### DATASET SECTION

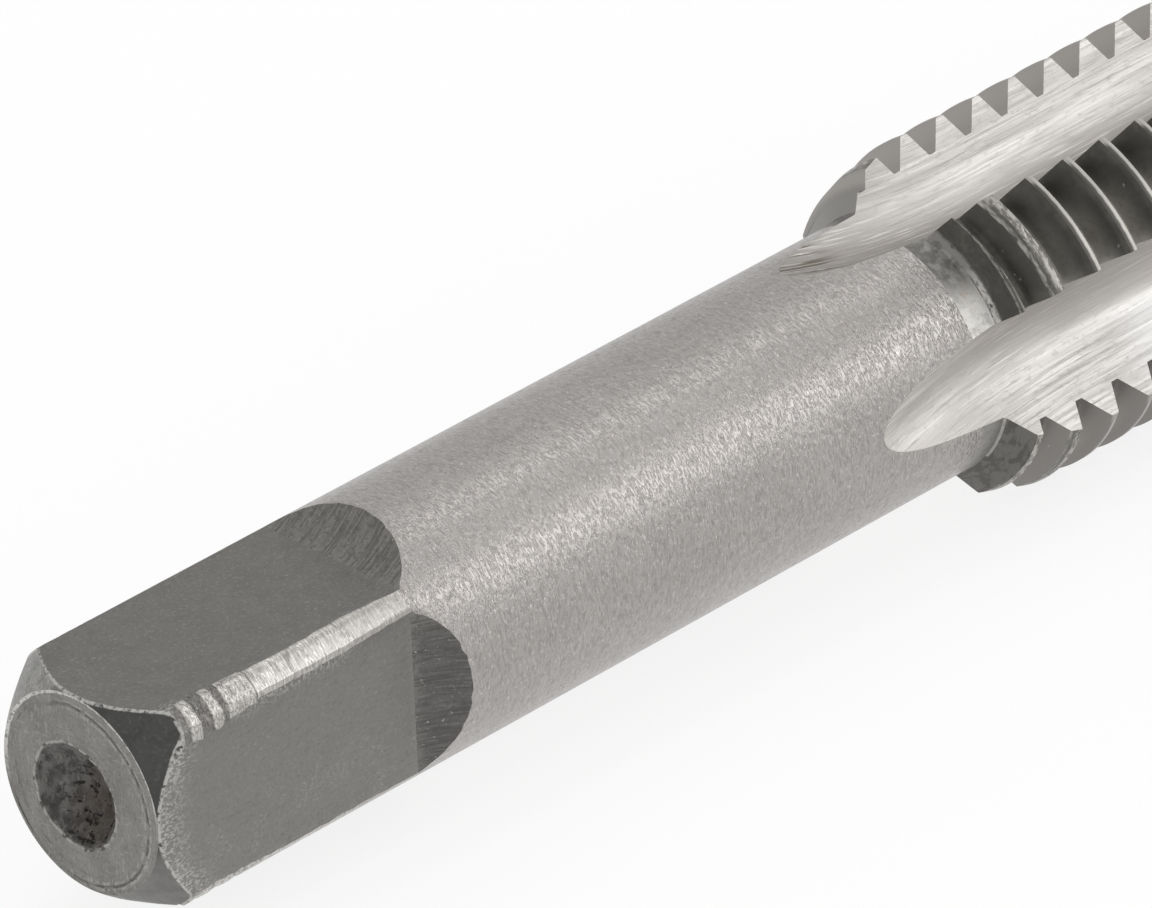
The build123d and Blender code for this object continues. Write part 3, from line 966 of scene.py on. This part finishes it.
    # a broken brown crack, and its rim in a thin line; the other collars are plain
    "flank_scale": make_finish(
        "flank_under_scale", "#504f4b", 0.46,
        coat("#a19e98", 0.9, ("distance", 6.8, 6.0), ("land", 0.0, 0.6), ("along", 44.9, 46.2)),
        coat("#a9a5a1", 1.0, BY_TONE),
        coat("#6b6963", 0.4, DARKER_LANDS, ("grain", 0.42, 0.68, 0.9)),
        coat("#3f3e3b", 0.22, DARKER_LANDS, ("grain", 0.5, 0.74, 0.22)),
        coat("#6b6966", 0.85, PALE_LANDS, SHOULDER),
        coat("#a3a19e", 0.65, ("tone", 0.7, 0.95), SHOULDER),
        coat(
            "#4d4b48", 0.6, ("tone", 0.7, 0.6), SHOULDER, ("grain", 0.44, 0.62, (0.2, 0.6, 0.6)),
            high=-0.01,
        ),
        coat("#403e3b", 0.6, PALE_LANDS, ("along", 43.24, 43.3), ("along", 43.42, 43.36)),
        coat(
            "#8b8986", 0.8, DARK_LAND, ("along", 42.8, 42.7, 0.08, 0.4),
            ("grain", 0.3, 0.48, (0.12, 0.4, 0.4)),
        ),
        coat(
            "#c8c5c0", 0.75, DARK_LAND, ("land", 0.35, 0.75), ("along", 42.76, 42.7, 0.08, 0.3),
            ("along", 42.58, 42.64, 0.08, 0.3), ("grain", 0.34, 0.5, (0.1, 0.3, 0.3)), high=0.01,
        ),
        coat(
            "#4a4036", 0.8, DARK_LAND, ("land", 0.25, 0.45), ("along", 42.62, 42.57, 0.08, 0.4),
            ("grain", 0.44, 0.54, (0.3, 0.5, 0.5)), high=-0.02,
        ),
        coat(
            "#a9a6a1", 0.75, DARK_LAND, ("along", 43.14, 43.19, 0.05, 0.3), ("along", 43.38, 43.33),
            SHOULDER_RIM, ("grain", 0.28, 0.52, (0.2, 0.3, 0.3)),
        ),
        coat(
            "#55534f", 0.8, DARK_LAND, ("along", 43.19, 43.22, 0.08, 0.3),
            ("along", 43.28, 43.25, 0.08, 0.3), SHOULDER_RIM,
        ),
        *[
            coat("#a5a29d", 0.7, ("spot", 0.26, 0.06, nick, 0.3, 0.12), high=-0.02)
            for nick in NICKS
        ],
    ),
}

link = bpy.context.scene.collection.objects.link
tap = bpy.data.objects.new("tap", build_tap())
link(tap)
for name in FINISHES:
    tap.data.materials.append(finishes[name])
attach(tap, "root")
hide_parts("thread_tap")

# -------------------- floor, light and camera


def plain_white(tree, camera_share, gloss_share):
    """Share of a ray that sees plain white instead of the shaded floor or studio: one for rays
    from the camera, one for glossy and transmission rays, none for the rest."""
    path = add(tree, "ShaderNodeLightPath").outputs
    gloss = {0: path["Is Glossy Ray"], 1: path["Is Transmission Ray"]}
    gloss = add(tree, "ShaderNodeMath", gloss, operation="MAXIMUM").outputs[0]
    gloss = add(tree, "ShaderNodeMath", {0: gloss, 1: gloss_share}, operation="MULTIPLY").outputs[0]
    seen = {0: path["Is Camera Ray"], 1: camera_share, 2: gloss}
    return add(tree, "ShaderNodeMath", seen, operation="MULTIPLY_ADD").outputs[0]


# Pale painted floor: mostly plain white to the eye and to the steel, with the tap's soft shadow
floor_mesh = bpy.data.meshes.new("floor")
floor_mesh.from_pydata([(-3, -3, 0), (3, -3, 0), (3, 3, 0), (-3, 3, 0)], [], [(0, 1, 2, 3)])
paint = bpy.data.materials.new("pale_floor_paint")
paint.use_nodes = True
tree = paint.node_tree
shaded = tree.nodes["Principled BSDF"]
shaded.inputs["Base Color"].default_value = linear("#fafafa")
shaded.inputs["Roughness"].default_value = 0.9
white = add(tree, "ShaderNodeEmission", {"Color": (1, 1, 1, 1), "Strength": 1.0})
mixed = {0: plain_white(tree, 0.82, 0.93), 1: shaded.outputs[0], 2: white.outputs[0]}
mixed = add(tree, "ShaderNodeMixShader", mixed)
tree.links.new(mixed.outputs[0], tree.nodes["Material Output"].inputs["Surface"])
floor_mesh.materials.append(paint)
floor = bpy.data.objects.new("floor", floor_mesh)
link(floor)

# Soft studio: white to the camera, a little less as light and in reflections, and dimmer low on
# the far side, which the top of the shank mirrors
world = bpy.data.worlds.new("studio")
bpy.context.scene.world = world
world.use_nodes = True
tree = world.node_tree
tree.nodes.clear()
way = add(tree, "ShaderNodeTexCoord").outputs["Generated"]
way = add(tree, "ShaderNodeSeparateXYZ", {0: way}).outputs
far = {"Value": way[1], "From Min": 0.2, "From Max": 0.6}
far = add(tree, "ShaderNodeMapRange", far).outputs[0]
low = {"Value": way[2], "From Min": 0.65, "From Max": 0.0}
low = add(tree, "ShaderNodeMapRange", low).outputs[0]
level = add(tree, "ShaderNodeMath", {0: far, 1: low}, operation="MULTIPLY").outputs[0]
level = {0: level, 1: -0.22, 2: 0.88}
level = add(tree, "ShaderNodeMath", level, operation="MULTIPLY_ADD").outputs[0]
dim = add(tree, "ShaderNodeBackground", {"Color": (1, 1, 1, 1), "Strength": level})
full = add(tree, "ShaderNodeBackground", {"Color": (1, 1, 1, 1), "Strength": 1.0})
both = {0: plain_white(tree, 1.0, 0.0), 1: dim.outputs[0], 2: full.outputs[0]}
both = add(tree, "ShaderNodeMixShader", both)
add(tree, "ShaderNodeOutputWorld", {0: both.outputs[0]})


def strip_light(name, direction, distance, width, power):
    """A long soft lamp that lies parallel to the tap, aimed at its middle."""
    lamp = bpy.data.lights.new(name, "AREA")
    lamp.shape = "RECTANGLE"
    lamp.size, lamp.size_y = 1.0, width
    lamp.energy = power
    thing = bpy.data.objects.new(name, lamp)
    link(thing)
    away = Vector(direction).normalized()
    side = (Vector((1, 0, 0)) - away * away.x).normalized()
    turn = Matrix((side, away.cross(side), away)).transposed().to_4x4()
    turn.translation = away * distance
    thing.matrix_world = turn


strip_light("front_strip", (0.616, -0.646, 0.447), 0.7, 0.28, 1.28)
strip_light("top_strip", (0.616, 0.064, 0.783), 0.7, 0.10, 0.50)

# Focal length and picture width in pixels, and the camera's own axes and place in metres
FOCAL, WIDTH = 12378.7, 1152
RIGHT, UP = (0.70031, -0.70886, -0.08417), (0.37856, 0.26883, 0.88568)
BACK = (-0.6052, -0.65211, 0.45661)
camera = bpy.data.objects.new("camera", bpy.data.cameras.new("camera"))
link(camera)
camera.data.sensor_width = 36
camera.data.lens = FOCAL / WIDTH * camera.data.sensor_width
camera.data.clip_start, camera.data.clip_end = 0.01, 50
stand = Matrix((RIGHT, UP, BACK)).transposed().to_4x4()
stand.translation = (-0.29291, -0.2944, 0.21518)
camera.matrix_world = stand
bpy.context.scene.camera = camera
bpy.context.scene.view_settings.view_transform = "Standard"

######

GIVEN TASK:
Write out every line exactly as it stands.

SOLUTION TO THIS PROBLEM:
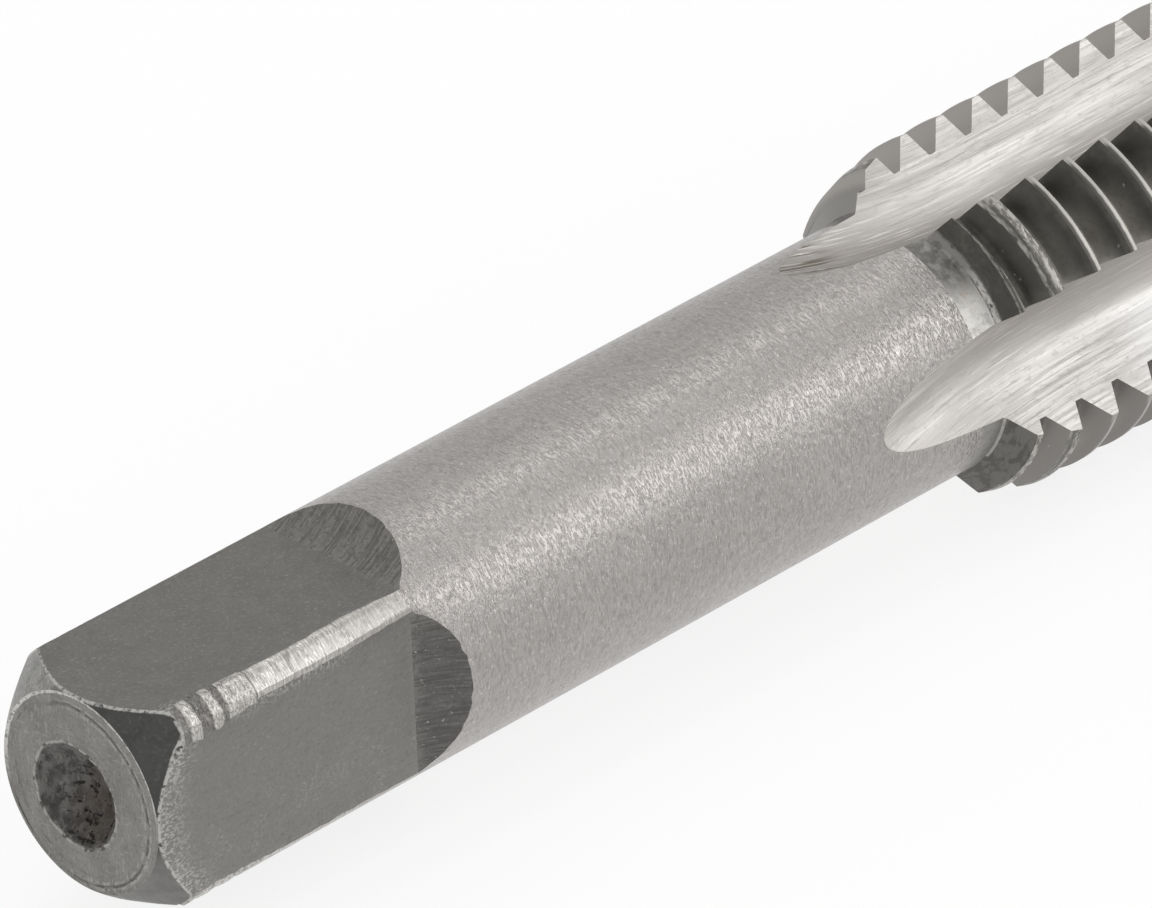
The build123d and Blender code for this object continues. Write part 3, from line 966 of scene.py on. This part finishes it.
    # a broken brown crack, and its rim in a thin line; the other collars are plain
    "flank_scale": make_finish(
        "flank_under_scale", "#504f4b", 0.46,
        coat("#a19e98", 0.9, ("distance", 6.8, 6.0), ("land", 0.0, 0.6), ("along", 44.9, 46.2)),
        coat("#a9a5a1", 1.0, BY_TONE),
        coat("#6b6963", 0.4, DARKER_LANDS, ("grain", 0.42, 0.68, 0.9)),
        coat("#3f3e3b", 0.22, DARKER_LANDS, ("grain", 0.5, 0.74, 0.22)),
        coat("#6b6966", 0.85, PALE_LANDS, SHOULDER),
        coat("#a3a19e", 0.65, ("tone", 0.7, 0.95), SHOULDER),
        coat(
            "#4d4b48", 0.6, ("tone", 0.7, 0.6), SHOULDER, ("grain", 0.44, 0.62, (0.2, 0.6, 0.6)),
            high=-0.01,
        ),
        coat("#403e3b", 0.6, PALE_LANDS, ("along", 43.24, 43.3), ("along", 43.42, 43.36)),
        coat(
            "#8b8986", 0.8, DARK_LAND, ("along", 42.8, 42.7, 0.08, 0.4),
            ("grain", 0.3, 0.48, (0.12, 0.4, 0.4)),
        ),
        coat(
            "#c8c5c0", 0.75, DARK_LAND, ("land", 0.35, 0.75), ("along", 42.76, 42.7, 0.08, 0.3),
            ("along", 42.58, 42.64, 0.08, 0.3), ("grain", 0.34, 0.5, (0.1, 0.3, 0.3)), high=0.01,
        ),
        coat(
            "#4a4036", 0.8, DARK_LAND, ("land", 0.25, 0.45), ("along", 42.62, 42.57, 0.08, 0.4),
            ("grain", 0.44, 0.54, (0.3, 0.5, 0.5)), high=-0.02,
        ),
        coat(
            "#a9a6a1", 0.75, DARK_LAND, ("along", 43.14, 43.19, 0.05, 0.3), ("along", 43.38, 43.33),
            SHOULDER_RIM, ("grain", 0.28, 0.52, (0.2, 0.3, 0.3)),
        ),
        coat(
            "#55534f", 0.8, DARK_LAND, ("along", 43.19, 43.22, 0.08, 0.3),
            ("along", 43.28, 43.25, 0.08, 0.3), SHOULDER_RIM,
        ),
        *[
            coat("#a5a29d", 0.7, ("spot", 0.26, 0.06, nick, 0.3, 0.12), high=-0.02)
            for nick in NICKS
        ],
    ),
}

link = bpy.context.scene.collection.objects.link
tap = bpy.data.objects.new("tap", build_tap())
link(tap)
for name in FINISHES:
    tap.data.materials.append(finishes[name])
attach(tap, "root")
hide_parts("thread_tap")

# -------------------- floor, light and camera


def plain_white(tree, camera_share, gloss_share):
    """Share of a ray that sees plain white instead of the shaded floor or studio: one for rays
    from the camera, one for glossy and transmission rays, none for the rest."""
    path = add(tree, "ShaderNodeLightPath").outputs
    gloss = {0: path["Is Glossy Ray"], 1: path["Is Transmission Ray"]}
    gloss = add(tree, "ShaderNodeMath", gloss, operation="MAXIMUM").outputs[0]
    gloss = add(tree, "ShaderNodeMath", {0: gloss, 1: gloss_share}, operation="MULTIPLY").outputs[0]
    seen = {0: path["Is Camera Ray"], 1: camera_share, 2: gloss}
    return add(tree, "ShaderNodeMath", seen, operation="MULTIPLY_ADD").outputs[0]


# Pale painted floor: mostly plain white to the eye and to the steel, with the tap's soft shadow
floor_mesh = bpy.data.meshes.new("floor")
floor_mesh.from_pydata([(-3, -3, 0), (3, -3, 0), (3, 3, 0), (-3, 3, 0)], [], [(0, 1, 2, 3)])
paint = bpy.data.materials.new("pale_floor_paint")
paint.use_nodes = True
tree = paint.node_tree
shaded = tree.nodes["Principled BSDF"]
shaded.inputs["Base Color"].default_value = linear("#fafafa")
shaded.inputs["Roughness"].default_value = 0.9
white = add(tree, "ShaderNodeEmission", {"Color": (1, 1, 1, 1), "Strength": 1.0})
mixed = {0: plain_white(tree, 0.82, 0.93), 1: shaded.outputs[0], 2: white.outputs[0]}
mixed = add(tree, "ShaderNodeMixShader", mixed)
tree.links.new(mixed.outputs[0], tree.nodes["Material Output"].inputs["Surface"])
floor_mesh.materials.append(paint)
floor = bpy.data.objects.new("floor", floor_mesh)
link(floor)

# Soft studio: white to the camera, a little less as light and in reflections, and dimmer low on
# the far side, which the top of the shank mirrors
world = bpy.data.worlds.new("studio")
bpy.context.scene.world = world
world.use_nodes = True
tree = world.node_tree
tree.nodes.clear()
way = add(tree, "ShaderNodeTexCoord").outputs["Generated"]
way = add(tree, "ShaderNodeSeparateXYZ", {0: way}).outputs
far = {"Value": way[1], "From Min": 0.2, "From Max": 0.6}
far = add(tree, "ShaderNodeMapRange", far).outputs[0]
low = {"Value": way[2], "From Min": 0.65, "From Max": 0.0}
low = add(tree, "ShaderNodeMapRange", low).outputs[0]
level = add(tree, "ShaderNodeMath", {0: far, 1: low}, operation="MULTIPLY").outputs[0]
level = {0: level, 1: -0.22, 2: 0.88}
level = add(tree, "ShaderNodeMath", level, operation="MULTIPLY_ADD").outputs[0]
dim = add(tree, "ShaderNodeBackground", {"Color": (1, 1, 1, 1), "Strength": level})
full = add(tree, "ShaderNodeBackground", {"Color": (1, 1, 1, 1), "Strength": 1.0})
both = {0: plain_white(tree, 1.0, 0.0), 1: dim.outputs[0], 2: full.outputs[0]}
both = add(tree, "ShaderNodeMixShader", both)
add(tree, "ShaderNodeOutputWorld", {0: both.outputs[0]})


def strip_light(name, direction, distance, width, power):
    """A long soft lamp that lies parallel to the tap, aimed at its middle."""
    lamp = bpy.data.lights.new(name, "AREA")
    lamp.shape = "RECTANGLE"
    lamp.size, lamp.size_y = 1.0, width
    lamp.energy = power
    thing = bpy.data.objects.new(name, lamp)
    link(thing)
    away = Vector(direction).normalized()
    side = (Vector((1, 0, 0)) - away * away.x).normalized()
    turn = Matrix((side, away.cross(side), away)).transposed().to_4x4()
    turn.translation = away * distance
    thing.matrix_world = turn


strip_light("front_strip", (0.616, -0.646, 0.447), 0.7, 0.28, 1.28)
strip_light("top_strip", (0.616, 0.064, 0.783), 0.7, 0.10, 0.50)

# Focal length and picture width in pixels, and the camera's own axes and place in metres
FOCAL, WIDTH = 12378.7, 1152
RIGHT, UP = (0.70031, -0.70886, -0.08417), (0.37856, 0.26883, 0.88568)
BACK = (-0.6052, -0.65211, 0.45661)
camera = bpy.data.objects.new("camera", bpy.data.cameras.new("camera"))
link(camera)
camera.data.sensor_width = 36
camera.data.lens = FOCAL / WIDTH * camera.data.sensor_width
camera.data.clip_start, camera.data.clip_end = 0.01, 50
stand = Matrix((RIGHT, UP, BACK)).transposed().to_4x4()
stand.translation = (-0.29291, -0.2944, 0.21518)
camera.matrix_world = stand
bpy.context.scene.camera = camera
bpy.context.scene.view_settings.view_transform = "Standard"